The fate of these people is really at the mercy of the markets. It may seem like Loughlin, Epstein, and Holmes have little or nothing to do with the financial markets, but I contend the correlation between the fate of stocks and the fate of these phonies is absolutely tethered at the waist.

Because when markets do this………….

slopechart SPY

…………society is too busy getting rich, buying stuff, and gawking at people richer than themselves to worry about such trifles as laws, morals, and decency. Enforcing laws and time-consuming and boring. It’s more fun just to live it up. As we say in my native Louisiana, laissez le bon temps rouler.

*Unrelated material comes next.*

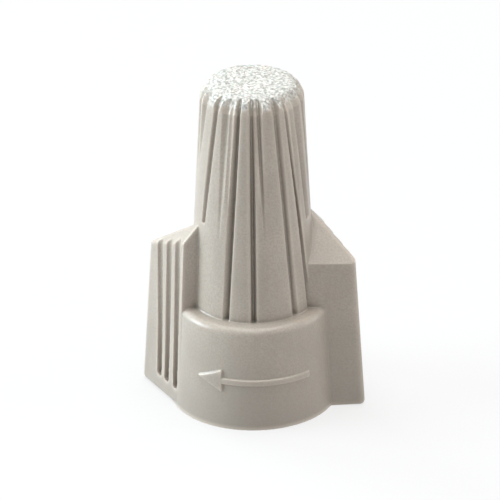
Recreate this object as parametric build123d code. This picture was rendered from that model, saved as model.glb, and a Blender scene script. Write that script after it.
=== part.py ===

On the other hand, when financial markets look like this……

slopechart SPY

……..the public is going to be out for vengeance. This manifests itself in all kinds of ways:

  • Calls to “soak the rich” with higher taxes;
  • Demands for lengthy prison sentences for white collar criminals (think back to the S&L crisis of the late 1980s and the Internet bubble bursting in 2000, Enron, Worldcom, and so forth);
  • Demands for draconian new laws to stop malfeasance in the future, and in cases of wrongdoing, brutal prison sentences;
  • Insistence of financially gutting the wrongdoers through confiscation;
  • Civil and shareholder lawsuits galore

The next 15 months is going to settle a lot of scores, including the election of the President, and it’s all going to depend on social mood. (reflected principally by stocks).

If somehow the economy gets a new lease on life and truly begins thriving, the folks mentioned above may get off scot-free.

On the other hand, if things flip lower, you can kiss every one of them – – and dozens more no one has even thought of yet – – good-bye. Because the general public is going to have had it up to the proverbial “here” with the rich and the powerful, and they’re going to be seeing nothing but red in their eyes.